Put to one side the point that climate change and the extinction crisis are linked by the human drivers that cause these problems (consumption, economic growth, politics, population etc), but even an awareness of the crisis seems to feature somewhere below the football results in much of the media.

It is difficult to talk about the seriousness of our situation without sounding extreme.  Perhaps a good illustration is by looking back into prehistory.  Some 250 million years ago the earth went through one of its 5 mass extinctions.  That was probably caused by climate change - about 95% of the species on earth went extinct.  It was the great dying.  However, climate change today is progressing even faster and extinction rates are about the same as they were then! 

Of course, species go extinct all the time.  But it has been estimated that we are losing species about 1000 times faster than would be expected for the normal background rate.That’s about 150 to 200 species a day.

But it now looks like even this might be too optimistic with some scientists estimating that extinction might be 10 times higher.
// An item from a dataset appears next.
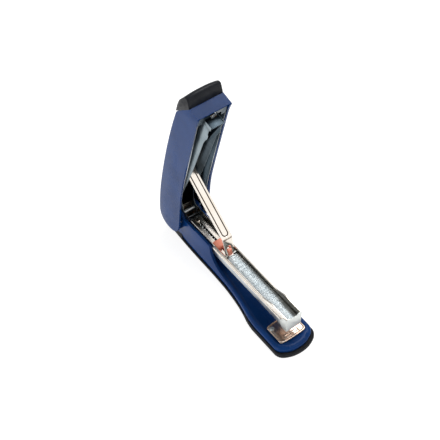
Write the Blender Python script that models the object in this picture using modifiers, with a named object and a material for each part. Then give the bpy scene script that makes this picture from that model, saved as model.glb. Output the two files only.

So we could be losing species about 10,000 times faster than we should be.  We are indeed in the middle of the 6th mass extinction!

Extinction is the loss of species.  But alongside this is the huge reduction populations of plants and animals.  We are losing bioabundance as well as biodiversity.  Perhaps we’ve focussed too much on extinction – it is the huge drop-off of bioabundance that is most obvious, and most destructive.

WWF Living Planet report looked at about 6,000 populations of vertebrates (animals with backbones) around the world.  The shock discovery was that the average reduction of numbers in all these populations was about 60% since the 1970s. 

Elsewhere scientists have seen a 75% reduction in insect numbers in Germany in just 27 years and this was in protected areas like nature reserves!  Even more shocking was a resurvey of a rainforest in Puerto Rico.  In a time-span of just 35 years the forest had lost 98% of its insect species.  With this had gone much of the bird and mammal life that relied on the insects. 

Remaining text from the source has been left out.